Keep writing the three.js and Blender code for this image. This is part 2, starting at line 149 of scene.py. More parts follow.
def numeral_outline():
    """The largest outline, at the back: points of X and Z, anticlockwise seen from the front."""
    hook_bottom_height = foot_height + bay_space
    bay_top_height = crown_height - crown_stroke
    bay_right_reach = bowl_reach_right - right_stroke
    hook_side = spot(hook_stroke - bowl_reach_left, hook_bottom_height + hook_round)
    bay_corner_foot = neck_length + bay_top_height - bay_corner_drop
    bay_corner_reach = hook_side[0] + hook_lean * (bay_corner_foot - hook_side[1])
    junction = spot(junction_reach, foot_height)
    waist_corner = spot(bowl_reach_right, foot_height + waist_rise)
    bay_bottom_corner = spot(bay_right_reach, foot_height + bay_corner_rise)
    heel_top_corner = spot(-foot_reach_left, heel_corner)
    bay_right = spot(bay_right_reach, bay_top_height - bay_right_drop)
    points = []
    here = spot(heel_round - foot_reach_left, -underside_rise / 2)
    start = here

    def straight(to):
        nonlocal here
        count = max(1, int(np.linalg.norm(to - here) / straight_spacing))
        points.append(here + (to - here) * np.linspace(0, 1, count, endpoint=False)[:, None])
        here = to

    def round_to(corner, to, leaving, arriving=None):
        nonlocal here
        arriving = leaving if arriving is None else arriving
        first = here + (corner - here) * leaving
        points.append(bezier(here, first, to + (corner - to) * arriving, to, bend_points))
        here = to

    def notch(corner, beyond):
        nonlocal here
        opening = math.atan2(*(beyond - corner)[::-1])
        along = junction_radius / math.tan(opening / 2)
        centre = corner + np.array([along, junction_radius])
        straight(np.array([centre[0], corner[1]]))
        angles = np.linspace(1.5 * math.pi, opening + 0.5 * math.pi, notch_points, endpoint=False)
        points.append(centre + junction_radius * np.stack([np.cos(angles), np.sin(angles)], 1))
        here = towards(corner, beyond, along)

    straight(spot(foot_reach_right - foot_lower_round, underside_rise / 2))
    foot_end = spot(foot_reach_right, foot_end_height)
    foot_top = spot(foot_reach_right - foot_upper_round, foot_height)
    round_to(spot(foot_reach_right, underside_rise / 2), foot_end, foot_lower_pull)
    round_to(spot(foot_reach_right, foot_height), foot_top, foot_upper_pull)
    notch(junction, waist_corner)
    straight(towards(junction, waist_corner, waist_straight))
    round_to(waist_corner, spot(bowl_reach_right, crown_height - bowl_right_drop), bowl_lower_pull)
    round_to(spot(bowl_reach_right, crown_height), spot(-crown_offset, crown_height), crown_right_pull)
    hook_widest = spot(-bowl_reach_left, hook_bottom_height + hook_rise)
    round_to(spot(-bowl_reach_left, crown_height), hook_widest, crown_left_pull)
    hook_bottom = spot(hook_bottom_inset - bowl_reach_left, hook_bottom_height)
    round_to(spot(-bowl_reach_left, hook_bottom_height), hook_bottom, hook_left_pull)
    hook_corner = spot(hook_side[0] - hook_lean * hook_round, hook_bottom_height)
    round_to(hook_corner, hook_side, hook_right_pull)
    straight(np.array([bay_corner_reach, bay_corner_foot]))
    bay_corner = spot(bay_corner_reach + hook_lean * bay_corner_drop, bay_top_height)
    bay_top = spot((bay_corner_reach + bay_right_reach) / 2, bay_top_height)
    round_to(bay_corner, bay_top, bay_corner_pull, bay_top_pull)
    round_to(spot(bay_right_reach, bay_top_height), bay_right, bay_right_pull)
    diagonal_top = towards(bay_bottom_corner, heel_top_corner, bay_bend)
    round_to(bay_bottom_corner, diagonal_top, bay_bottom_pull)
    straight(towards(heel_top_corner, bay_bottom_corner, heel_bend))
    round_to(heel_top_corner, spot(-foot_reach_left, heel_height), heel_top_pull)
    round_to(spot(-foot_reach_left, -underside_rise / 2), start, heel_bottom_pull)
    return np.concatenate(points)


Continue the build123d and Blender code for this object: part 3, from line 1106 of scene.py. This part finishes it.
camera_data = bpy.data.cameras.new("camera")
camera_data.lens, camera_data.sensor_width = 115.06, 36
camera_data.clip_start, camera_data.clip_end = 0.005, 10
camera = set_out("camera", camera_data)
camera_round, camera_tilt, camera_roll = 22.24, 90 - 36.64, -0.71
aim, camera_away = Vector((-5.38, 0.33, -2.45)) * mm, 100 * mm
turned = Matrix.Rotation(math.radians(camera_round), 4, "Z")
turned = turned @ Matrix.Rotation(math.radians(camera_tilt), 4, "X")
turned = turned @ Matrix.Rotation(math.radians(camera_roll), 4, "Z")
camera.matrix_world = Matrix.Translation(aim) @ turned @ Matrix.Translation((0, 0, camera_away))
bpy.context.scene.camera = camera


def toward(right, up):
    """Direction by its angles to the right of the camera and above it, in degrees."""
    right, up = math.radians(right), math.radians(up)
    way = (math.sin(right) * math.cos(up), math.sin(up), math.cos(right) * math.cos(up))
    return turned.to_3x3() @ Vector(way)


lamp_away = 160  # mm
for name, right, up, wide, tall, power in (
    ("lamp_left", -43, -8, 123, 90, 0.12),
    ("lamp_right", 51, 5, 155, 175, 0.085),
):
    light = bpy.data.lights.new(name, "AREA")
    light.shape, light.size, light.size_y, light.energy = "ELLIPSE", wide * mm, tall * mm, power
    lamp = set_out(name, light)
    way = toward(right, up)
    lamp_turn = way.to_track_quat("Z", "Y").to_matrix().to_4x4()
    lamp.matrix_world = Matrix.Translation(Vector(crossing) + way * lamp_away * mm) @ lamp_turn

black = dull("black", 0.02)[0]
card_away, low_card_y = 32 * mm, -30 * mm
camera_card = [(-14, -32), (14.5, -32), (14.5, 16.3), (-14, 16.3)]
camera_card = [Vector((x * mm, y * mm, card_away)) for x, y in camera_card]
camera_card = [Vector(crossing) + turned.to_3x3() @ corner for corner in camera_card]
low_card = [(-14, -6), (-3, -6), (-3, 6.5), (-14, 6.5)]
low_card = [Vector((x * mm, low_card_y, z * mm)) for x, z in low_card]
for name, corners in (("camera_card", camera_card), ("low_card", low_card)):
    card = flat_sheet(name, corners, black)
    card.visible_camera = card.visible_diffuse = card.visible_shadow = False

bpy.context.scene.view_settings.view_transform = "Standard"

▶ [Short exercise]: Show each line holding the word "part".

▶ [Correct answer]:
Keep writing the three.js and Blender code for this image. This is part 2, starting at line 149 of scene.py. More parts follow.
Continue the build123d and Blender code for this object: part 3, from line 1106 of scene.py. This part finishes it.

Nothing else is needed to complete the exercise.